**WORK TO DO**
Quote every line below exactly as it reads.
□ □ □
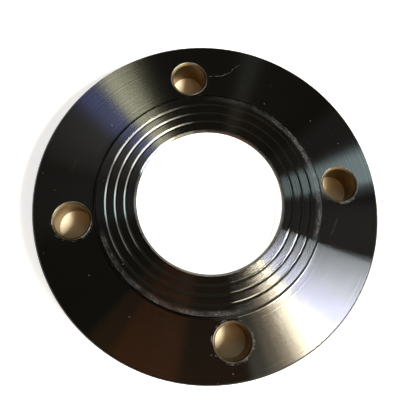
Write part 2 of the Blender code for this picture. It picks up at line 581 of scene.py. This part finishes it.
def scuffs(tree, place, radius, angle, sizes):
    """How much of the faced steel is rubbed or scratched at a point."""
    raised = sizes.raised_diameter / 2
    margin = band(tree, radius, raised - 3.2 * MM, raised - STEP_MARGIN, 1.3 * MM)
    # The margin unrolled to a strip in millimetres, pressed together lengthwise, so that the
    # spots on it come out drawn out round the axis.
    pressed = 0.4
    across = add_node(tree, "ShaderNodeMath", {"operation": "MULTIPLY"}, {0: radius, 1: 1 / MM})
    around = add_node(
        tree, "ShaderNodeMath", {"operation": "MULTIPLY"}, {0: angle, 1: pressed * raised / MM})
    unrolled = add_node(
        tree, "ShaderNodeCombineXYZ", None, {0: across.outputs[0], 1: around.outputs[0]})
    fine = speckle(tree, unrolled.outputs[0], 0.6, 0.38, 0.72)
    cloudy = speckle(tree, unrolled.outputs[0], 4.0, 0.3, 0.65)
    grazed = product(tree, margin, cloudy, faded(tree, fine, 0.0, 1.0, 0.35, 1.0))
    masks = []
    for low, high, strength in SCUFFED_MARGIN:
        stretch = band(
            tree, angle, math.radians(low), math.radians(high), math.radians(10))
        masks.append(product(tree, grazed, stretch, strength))
    scratch_width = 0.2 * MM
    for start, end, strength in SCRATCHES:
        start, end = Vector(start) * MM, Vector(end) * MM
        line = along_a_line(tree, place, start, end, scratch_width)
        masks.append(product(tree, line, speckle(tree, place, 1.5 * MM, 0.42, 0.55), strength))
    # Arcs that washers left on the plate beside the holes, on its lower half.
    washer_strength = 0.45
    away = nearest_hole(tree, place, sizes)
    mouth = sizes.bolt_hole / 2 + HOLE_CHAMFER
    washer_mark = band(tree, away, mouth + 0.8 * MM, mouth + 0.9 * MM, 0.15 * MM)
    lower = faded(tree, angle, math.radians(-8), math.radians(-2), 1.0, 0.0)
    outside_step = faded(tree, radius, raised + 0.2 * MM, raised + 0.8 * MM)
    ragged = speckle(tree, place, 3 * MM, 0.48, 0.6)
    masks.append(product(tree, washer_mark, lower, outside_step, ragged, washer_strength))
    # Small round dents, in some places only.
    dent_strength = 0.5
    dents = add_node(
        tree, "ShaderNodeTexVoronoi", None, {"Vector": place, "Scale": 1 / (5 * MM)})
    dot = faded(tree, dents.outputs["Distance"], 0.03, 0.06, 1.0, 0.0)
    here_and_there = speckle(tree, place, 9 * MM, 0.47, 0.6)
    masks.append(product(tree, dot, here_and_there, dent_strength))
    return strongest(tree, *masks)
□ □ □
**ANSWER TO THIS TASK**
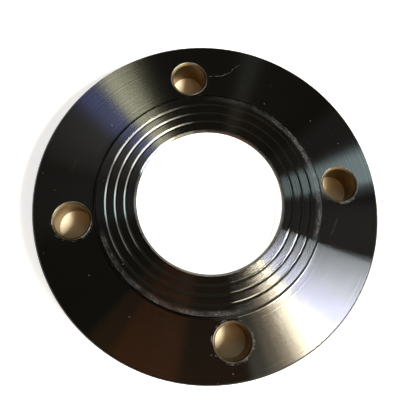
Write part 2 of the Blender code for this picture. It picks up at line 581 of scene.py. This part finishes it.
def scuffs(tree, place, radius, angle, sizes):
    """How much of the faced steel is rubbed or scratched at a point."""
    raised = sizes.raised_diameter / 2
    margin = band(tree, radius, raised - 3.2 * MM, raised - STEP_MARGIN, 1.3 * MM)
    # The margin unrolled to a strip in millimetres, pressed together lengthwise, so that the
    # spots on it come out drawn out round the axis.
    pressed = 0.4
    across = add_node(tree, "ShaderNodeMath", {"operation": "MULTIPLY"}, {0: radius, 1: 1 / MM})
    around = add_node(
        tree, "ShaderNodeMath", {"operation": "MULTIPLY"}, {0: angle, 1: pressed * raised / MM})
    unrolled = add_node(
        tree, "ShaderNodeCombineXYZ", None, {0: across.outputs[0], 1: around.outputs[0]})
    fine = speckle(tree, unrolled.outputs[0], 0.6, 0.38, 0.72)
    cloudy = speckle(tree, unrolled.outputs[0], 4.0, 0.3, 0.65)
    grazed = product(tree, margin, cloudy, faded(tree, fine, 0.0, 1.0, 0.35, 1.0))
    masks = []
    for low, high, strength in SCUFFED_MARGIN:
        stretch = band(
            tree, angle, math.radians(low), math.radians(high), math.radians(10))
        masks.append(product(tree, grazed, stretch, strength))
    scratch_width = 0.2 * MM
    for start, end, strength in SCRATCHES:
        start, end = Vector(start) * MM, Vector(end) * MM
        line = along_a_line(tree, place, start, end, scratch_width)
        masks.append(product(tree, line, speckle(tree, place, 1.5 * MM, 0.42, 0.55), strength))
    # Arcs that washers left on the plate beside the holes, on its lower half.
    washer_strength = 0.45
    away = nearest_hole(tree, place, sizes)
    mouth = sizes.bolt_hole / 2 + HOLE_CHAMFER
    washer_mark = band(tree, away, mouth + 0.8 * MM, mouth + 0.9 * MM, 0.15 * MM)
    lower = faded(tree, angle, math.radians(-8), math.radians(-2), 1.0, 0.0)
    outside_step = faded(tree, radius, raised + 0.2 * MM, raised + 0.8 * MM)
    ragged = speckle(tree, place, 3 * MM, 0.48, 0.6)
    masks.append(product(tree, washer_mark, lower, outside_step, ragged, washer_strength))
    # Small round dents, in some places only.
    dent_strength = 0.5
    dents = add_node(
        tree, "ShaderNodeTexVoronoi", None, {"Vector": place, "Scale": 1 / (5 * MM)})
    dot = faded(tree, dents.outputs["Distance"], 0.03, 0.06, 1.0, 0.0)
    here_and_there = speckle(tree, place, 9 * MM, 0.47, 0.6)
    masks.append(product(tree, dot, here_and_there, dent_strength))
    return strongest(tree, *masks)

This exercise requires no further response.